Below is a set of records; restate each one word for word.

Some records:
/---

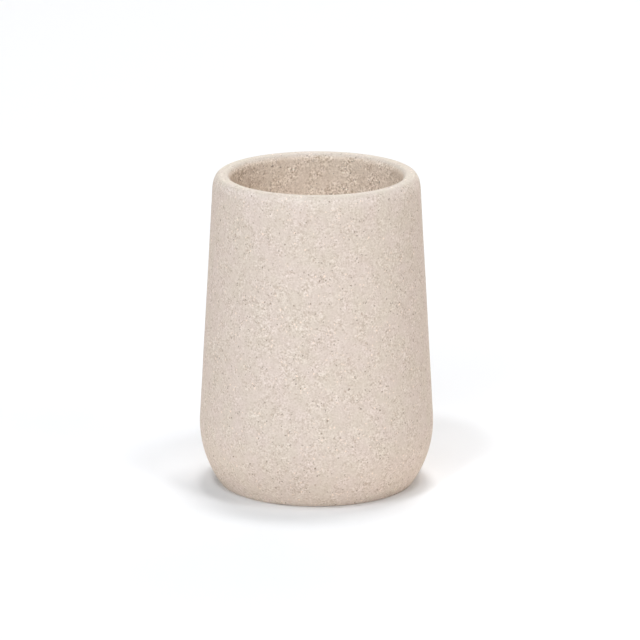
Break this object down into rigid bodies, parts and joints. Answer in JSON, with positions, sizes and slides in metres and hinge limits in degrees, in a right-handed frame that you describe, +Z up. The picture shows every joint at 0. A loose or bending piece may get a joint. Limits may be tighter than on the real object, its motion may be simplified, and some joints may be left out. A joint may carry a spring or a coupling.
{
  "type": "toothbrush tumbler",
  "caption": "Open round tumbler in speckled sandstone-look resin that holds toothbrushes: rounded belly, side leaning in to a soft thick rim, plain bore, recessed foam foot.",
  "frame": {"origin": "middle of the foot pad's underside, on the surface that the tumbler stands on", "axes": "+Z up along the axis of turning, through the open mouth; +Y is the far side in the picture"},
  "size_m": [0.0816, 0.0816, 0.1102],
  "materials": {
    "sandstone_resin": "matte, cast with fine dark and pale grit",
    "eva_foam": "matt closed-cell foam sheet, die-cut",
    "adhesive_tape": "milky double-sided tape"
  },
  "bodies": {
    "root": {"tumbler_body": "sandstone_resin", "foot_pad": "eva_foam", "pad_tape": "adhesive_tape"}
  },
  "joints": []
}
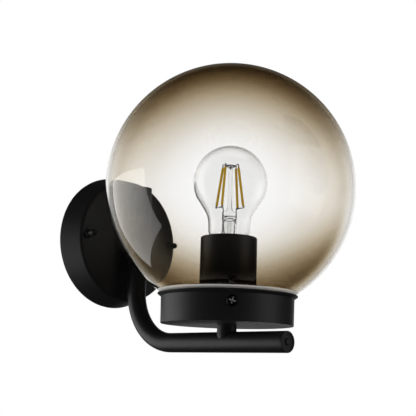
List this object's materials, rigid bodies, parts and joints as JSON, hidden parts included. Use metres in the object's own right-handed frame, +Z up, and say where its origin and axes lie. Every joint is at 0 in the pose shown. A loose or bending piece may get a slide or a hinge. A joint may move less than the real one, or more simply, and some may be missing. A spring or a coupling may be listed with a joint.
{
  "type": "wall light",
  "caption": "Wall light with a smoked glass globe in a shallow metal cup, carried by a J-shaped tube arm on a round wall plate, with a screw-in filament bulb.",
  "frame": {"origin": "the middle of the round wall plate, on the wall surface", "axes": "+Z up; +Y into the wall, so the lamp stands out along -Y; +X to the right for someone facing the wall"},
  "size_m": [0.2, 0.2455, 0.2305],
  "materials": {
    "black_coat": "matt black powder coat",
    "zinc_steel": "bright zinc plate",
    "brass": "plain brass",
    "black_foam": "closed-cell foam",
    "clear_silicone": "pale silicone",
    "black_plastic": "matt moulded plastic",
    "white_plastic": "moulded polyamide",
    "white_ceramic": "glazed ceramic",
    "live_insulation": "brown insulation",
    "neutral_insulation": "blue insulation",
    "earth_insulation": "green and yellow insulation",
    "smoked_glass": "clear smoked glass",
    "bulb_glass": "clear glass",
    "filament": "amber coated filament",
    "lead_wire": "bare nickel wire",
    "bulb_metal": "nickel plate",
    "black_glass": "black vitreous insulator"
  },
  "bodies": {
    "lamp": {"wall_bracket": "zinc_steel", "bracket_studs": "zinc_steel", "stud_nuts": "zinc_steel", "wall_plate": "black_coat", "plate_gasket": "black_foam", "cap_nuts": "black_coat", "terminal_block": "white_plastic", "terminal_clamps": "brass", "terminal_screws": "zinc_steel", "block_screw": "zinc_steel", "earth_screw": "brass", "earth_tag": "brass", "earth_wire": "earth_insulation", "arm_tube": "black_coat", "limb_end_cap": "black_plastic", "arm_end_cap": "black_plastic", "wire_boss": "black_coat", "screw_boss": "black_coat", "arm_nipple": "zinc_steel", "arm_lock_washer": "zinc_steel", "arm_nut": "zinc_steel", "nipple_bush": "black_plastic", "arm_screw": "zinc_steel", "arm_screw_washer": "zinc_steel", "stem_boss": "black_coat", "gallery_cup": "black_coat", "clamp_collars": "black_coat", "holder_nipple": "zinc_steel", "cup_washer": "zinc_steel", "cup_nut": "zinc_steel", "globe_seal": "clear_silicone", "holder_sleeve": "black_plastic", "holder_base": "black_plastic", "holder_insert": "white_ceramic", "holder_shell": "brass", "holder_contact": "brass", "holder_terminal_screws": "brass", "live_wire": "live_insulation", "neutral_wire": "neutral_insulation"},
    "globe": {"glass_globe": "smoked_glass", "globe_neck": "smoked_glass"},
    "bulb_slide": {"bulb_contact": "bulb_metal"},
    "bulb": {"bulb_glass": "bulb_glass", "bulb_stem": "bulb_glass", "bulb_filaments": "filament", "bulb_supports": "lead_wire", "bulb_leads": "lead_wire", "bulb_cap": "bulb_metal", "bulb_insulator": "black_glass"},
    "screw_slide_1": {"screw_pad_1": "black_plastic"},
    "clamp_screw_1": {"clamp_screw_1": "black_coat"},
    "screw_slide_2": {"screw_pad_2": "black_plastic"},
    "clamp_screw_2": {"clamp_screw_2": "black_coat"},
    "screw_slide_3": {"screw_pad_3": "black_plastic"},
    "clamp_screw_3": {"clamp_screw_3": "black_coat"}
  },
  "joints": [
    {"name": "globe_lift", "type": "slide", "parent": "lamp", "child": "globe", "axis": [0, 0, 1], "range_m": [0, 0.15]},
    {"name": "bulb_travel", "type": "slide", "parent": "lamp", "child": "bulb_slide", "axis": [0, 0, 1], "range_m": [0, 0.0255]},
    {"name": "bulb_turn", "type": "hinge", "parent": "bulb_slide", "child": "bulb", "pos_m": [0, -0.1455, 0], "axis": [0, 0, 1], "range_deg": [0, 2520]},
    {"name": "screw_travel_1", "type": "slide", "parent": "lamp", "child": "screw_slide_1", "axis": [-0.6947, -0.7193, 0], "range_m": [0, 0.004]},
    {"name": "screw_turn_1", "type": "hinge", "parent": "screw_slide_1", "child": "clamp_screw_1", "pos_m": [0, -0.1455, -0.064], "axis": [-0.6947, -0.7193, 0], "range_deg": [0, 2057.2]},
    {"name": "screw_travel_2", "type": "slide", "parent": "lamp", "child": "screw_slide_2", "axis": [0.9703, -0.2419, 0], "range_m": [0, 0.004]},
    {"name": "screw_turn_2", "type": "hinge", "parent": "screw_slide_2", "child": "clamp_screw_2", "pos_m": [0, -0.1455, -0.064], "axis": [0.9703, -0.2419, 0], "range_deg": [0, 2057.2]},
    {"name": "screw_travel_3", "type": "slide", "parent": "lamp", "child": "screw_slide_3", "axis": [-0.2756, 0.9613, 0], "range_m": [0, 0.004]},
    {"name": "screw_turn_3", "type": "hinge", "parent": "screw_slide_3", "child": "clamp_screw_3", "pos_m": [0, -0.1455, -0.064], "axis": [-0.2756, 0.9613, 0], "range_deg": [0, 2057.2]}
  ],
  "couplings": [
    {"joint": "bulb_travel", "follows": "bulb_turn", "m_per_rad": 0.00057757},
    {"joint": "screw_turn_1", "follows": "screw_travel_1", "rad_per_m": 8976},
    {"joint": "screw_turn_2", "follows": "screw_travel_2", "rad_per_m": 8976},
    {"joint": "screw_turn_3", "follows": "screw_travel_3", "rad_per_m": 8976}
  ]
}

\---

■ Final result
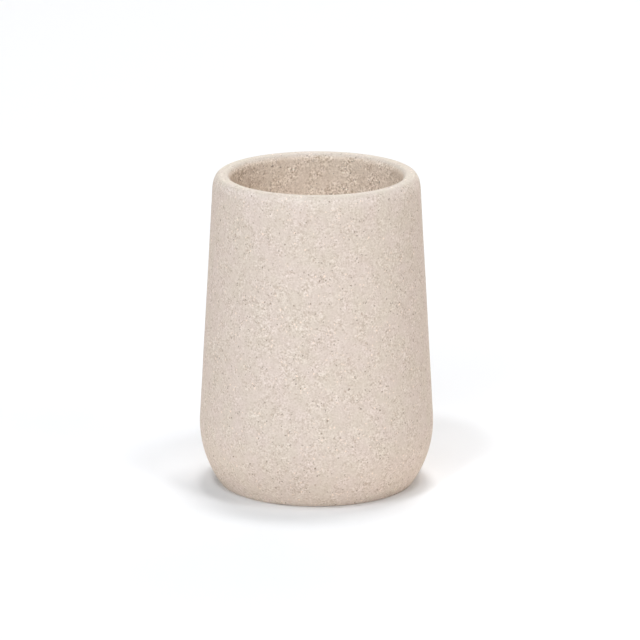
Break this object down into rigid bodies, parts and joints. Answer in JSON, with positions, sizes and slides in metres and hinge limits in degrees, in a right-handed frame that you describe, +Z up. The picture shows every joint at 0. A loose or bending piece may get a joint. Limits may be tighter than on the real object, its motion may be simplified, and some joints may be left out. A joint may carry a spring or a coupling.
{
  "type": "toothbrush tumbler",
  "caption": "Open round tumbler in speckled sandstone-look resin that holds toothbrushes: rounded belly, side leaning in to a soft thick rim, plain bore, recessed foam foot.",
  "frame": {"origin": "middle of the foot pad's underside, on the surface that the tumbler stands on", "axes": "+Z up along the axis of turning, through the open mouth; +Y is the far side in the picture"},
  "size_m": [0.0816, 0.0816, 0.1102],
  "materials": {
    "sandstone_resin": "matte, cast with fine dark and pale grit",
    "eva_foam": "matt closed-cell foam sheet, die-cut",
    "adhesive_tape": "milky double-sided tape"
  },
  "bodies": {
    "root": {"tumbler_body": "sandstone_resin", "foot_pad": "eva_foam", "pad_tape": "adhesive_tape"}
  },
  "joints": []
}
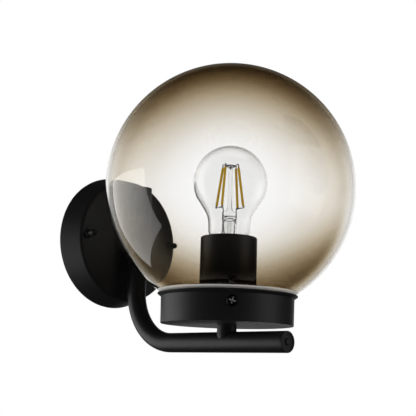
List this object's materials, rigid bodies, parts and joints as JSON, hidden parts included. Use metres in the object's own right-handed frame, +Z up, and say where its origin and axes lie. Every joint is at 0 in the pose shown. A loose or bending piece may get a slide or a hinge. A joint may move less than the real one, or more simply, and some may be missing. A spring or a coupling may be listed with a joint.
{
  "type": "wall light",
  "caption": "Wall light with a smoked glass globe in a shallow metal cup, carried by a J-shaped tube arm on a round wall plate, with a screw-in filament bulb.",
  "frame": {"origin": "the middle of the round wall plate, on the wall surface", "axes": "+Z up; +Y into the wall, so the lamp stands out along -Y; +X to the right for someone facing the wall"},
  "size_m": [0.2, 0.2455, 0.2305],
  "materials": {
    "black_coat": "matt black powder coat",
    "zinc_steel": "bright zinc plate",
    "brass": "plain brass",
    "black_foam": "closed-cell foam",
    "clear_silicone": "pale silicone",
    "black_plastic": "matt moulded plastic",
    "white_plastic": "moulded polyamide",
    "white_ceramic": "glazed ceramic",
    "live_insulation": "brown insulation",
    "neutral_insulation": "blue insulation",
    "earth_insulation": "green and yellow insulation",
    "smoked_glass": "clear smoked glass",
    "bulb_glass": "clear glass",
    "filament": "amber coated filament",
    "lead_wire": "bare nickel wire",
    "bulb_metal": "nickel plate",
    "black_glass": "black vitreous insulator"
  },
  "bodies": {
    "lamp": {"wall_bracket": "zinc_steel", "bracket_studs": "zinc_steel", "stud_nuts": "zinc_steel", "wall_plate": "black_coat", "plate_gasket": "black_foam", "cap_nuts": "black_coat", "terminal_block": "white_plastic", "terminal_clamps": "brass", "terminal_screws": "zinc_steel", "block_screw": "zinc_steel", "earth_screw": "brass", "earth_tag": "brass", "earth_wire": "earth_insulation", "arm_tube": "black_coat", "limb_end_cap": "black_plastic", "arm_end_cap": "black_plastic", "wire_boss": "black_coat", "screw_boss": "black_coat", "arm_nipple": "zinc_steel", "arm_lock_washer": "zinc_steel", "arm_nut": "zinc_steel", "nipple_bush": "black_plastic", "arm_screw": "zinc_steel", "arm_screw_washer": "zinc_steel", "stem_boss": "black_coat", "gallery_cup": "black_coat", "clamp_collars": "black_coat", "holder_nipple": "zinc_steel", "cup_washer": "zinc_steel", "cup_nut": "zinc_steel", "globe_seal": "clear_silicone", "holder_sleeve": "black_plastic", "holder_base": "black_plastic", "holder_insert": "white_ceramic", "holder_shell": "brass", "holder_contact": "brass", "holder_terminal_screws": "brass", "live_wire": "live_insulation", "neutral_wire": "neutral_insulation"},
    "globe": {"glass_globe": "smoked_glass", "globe_neck": "smoked_glass"},
    "bulb_slide": {"bulb_contact": "bulb_metal"},
    "bulb": {"bulb_glass": "bulb_glass", "bulb_stem": "bulb_glass", "bulb_filaments": "filament", "bulb_supports": "lead_wire", "bulb_leads": "lead_wire", "bulb_cap": "bulb_metal", "bulb_insulator": "black_glass"},
    "screw_slide_1": {"screw_pad_1": "black_plastic"},
    "clamp_screw_1": {"clamp_screw_1": "black_coat"},
    "screw_slide_2": {"screw_pad_2": "black_plastic"},
    "clamp_screw_2": {"clamp_screw_2": "black_coat"},
    "screw_slide_3": {"screw_pad_3": "black_plastic"},
    "clamp_screw_3": {"clamp_screw_3": "black_coat"}
  },
  "joints": [
    {"name": "globe_lift", "type": "slide", "parent": "lamp", "child": "globe", "axis": [0, 0, 1], "range_m": [0, 0.15]},
    {"name": "bulb_travel", "type": "slide", "parent": "lamp", "child": "bulb_slide", "axis": [0, 0, 1], "range_m": [0, 0.0255]},
    {"name": "bulb_turn", "type": "hinge", "parent": "bulb_slide", "child": "bulb", "pos_m": [0, -0.1455, 0], "axis": [0, 0, 1], "range_deg": [0, 2520]},
    {"name": "screw_travel_1", "type": "slide", "parent": "lamp", "child": "screw_slide_1", "axis": [-0.6947, -0.7193, 0], "range_m": [0, 0.004]},
    {"name": "screw_turn_1", "type": "hinge", "parent": "screw_slide_1", "child": "clamp_screw_1", "pos_m": [0, -0.1455, -0.064], "axis": [-0.6947, -0.7193, 0], "range_deg": [0, 2057.2]},
    {"name": "screw_travel_2", "type": "slide", "parent": "lamp", "child": "screw_slide_2", "axis": [0.9703, -0.2419, 0], "range_m": [0, 0.004]},
    {"name": "screw_turn_2", "type": "hinge", "parent": "screw_slide_2", "child": "clamp_screw_2", "pos_m": [0, -0.1455, -0.064], "axis": [0.9703, -0.2419, 0], "range_deg": [0, 2057.2]},
    {"name": "screw_travel_3", "type": "slide", "parent": "lamp", "child": "screw_slide_3", "axis": [-0.2756, 0.9613, 0], "range_m": [0, 0.004]},
    {"name": "screw_turn_3", "type": "hinge", "parent": "screw_slide_3", "child": "clamp_screw_3", "pos_m": [0, -0.1455, -0.064], "axis": [-0.2756, 0.9613, 0], "range_deg": [0, 2057.2]}
  ],
  "couplings": [
    {"joint": "bulb_travel", "follows": "bulb_turn", "m_per_rad": 0.00057757},
    {"joint": "screw_turn_1", "follows": "screw_travel_1", "rad_per_m": 8976},
    {"joint": "screw_turn_2", "follows": "screw_travel_2", "rad_per_m": 8976},
    {"joint": "screw_turn_3", "follows": "screw_travel_3", "rad_per_m": 8976}
  ]
}